Tuesday, August 23, 2016

Female Mortality in the U.S. Varies by State: Context Matters

Despite the high cost of health care in the U.S., life expectancy lags behind almost all other rich nations. Two key trends are embedded in this, however: (1) there is considerable variability from state to state; and (2) women are lagging more than men. A new paper published in the on-line open access journal Social Science and Medicine-Population Health sheds some new and interesting light on what's going on. Today's New York Times summarizes the findings.
A team of researchers has now come up with an important clue: Where women live matters just as much as who they are. In fact, in a study to be published this week in SSM Population Health, they found that many common demographic traits — whether a woman is rich, poor, unemployed, working, single or married — might not be as important as the state in which she lives.
Using new state-by-state data collected by the federal government, researchers found that a state’s economic and social environment — from its welfare policy and tobacco tax rate, to the strength of social ties through sports clubs and churchgoing, to the level of economic inequality — had a significant effect on women’s life spans.
Here is what the state level variability looks like:


The single most important characteristic of a state was what the authors call "social cohesion":
This factor describes the level of social and economic integration and equality within a state. It is comprised of four variables: (1) Gini coefficient of income inequality, (2) unemployment rate, (3) violent crime rate, and (4) the state-level social capital index developed by Putnam (2000). The index includes 14 components such as involvement in community organizations and social trust.
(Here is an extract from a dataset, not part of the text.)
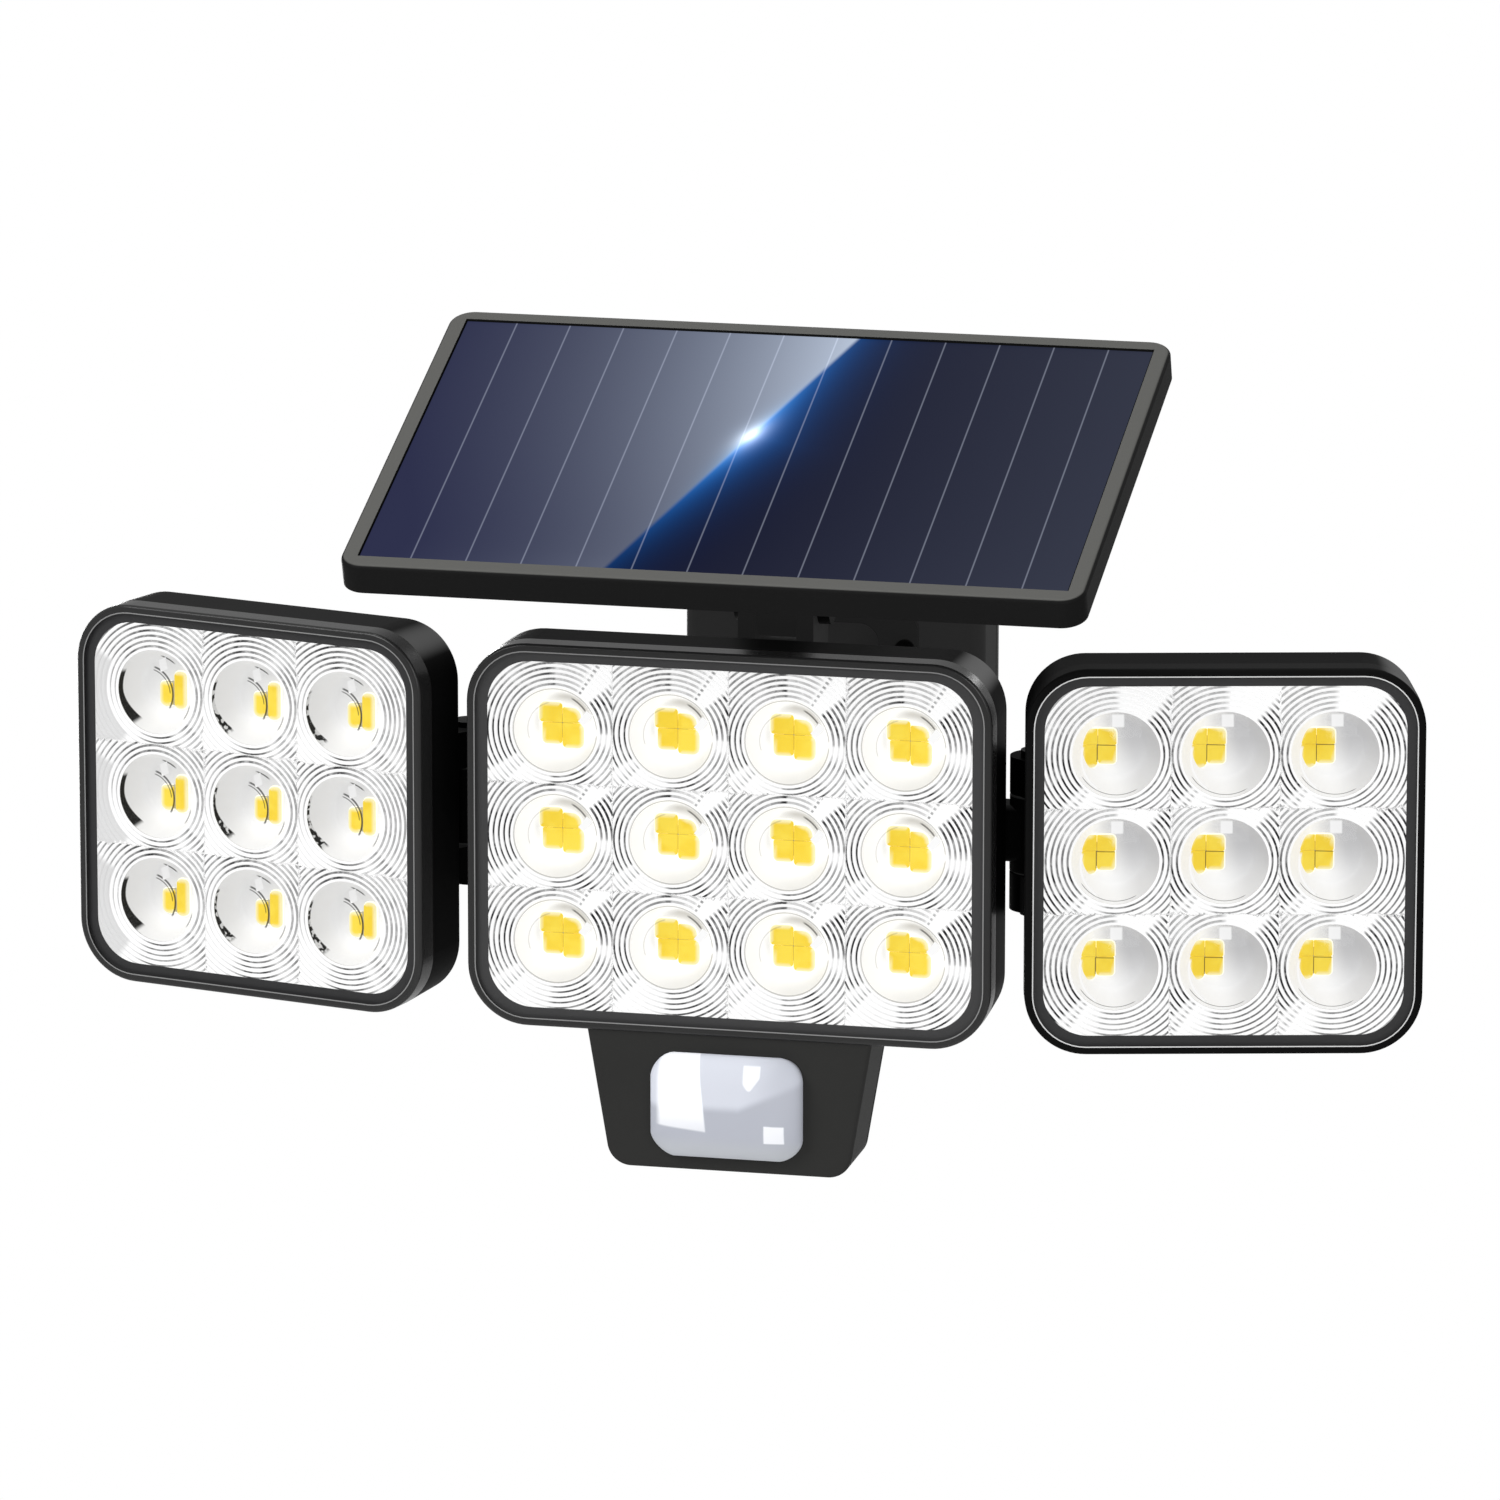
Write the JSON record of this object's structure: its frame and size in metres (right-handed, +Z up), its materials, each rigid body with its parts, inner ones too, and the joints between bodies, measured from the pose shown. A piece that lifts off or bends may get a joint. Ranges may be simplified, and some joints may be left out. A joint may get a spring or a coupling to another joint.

The fact that income inequality and unemployment cluster with crime and social capital more so than with the variables in the economic environment latent factor indicates that these measures capture social and economic integration, and relative well-being, more so than absolute economic well-being.
Higher levels of social cohesion in a state were more important than individual-level characteristics such as education. "Our findings imply that divergent social and economic policies across states have played an important role in shaping the inequalities in women's mortality." Context matters when it comes to health, just as it does in most other things in life.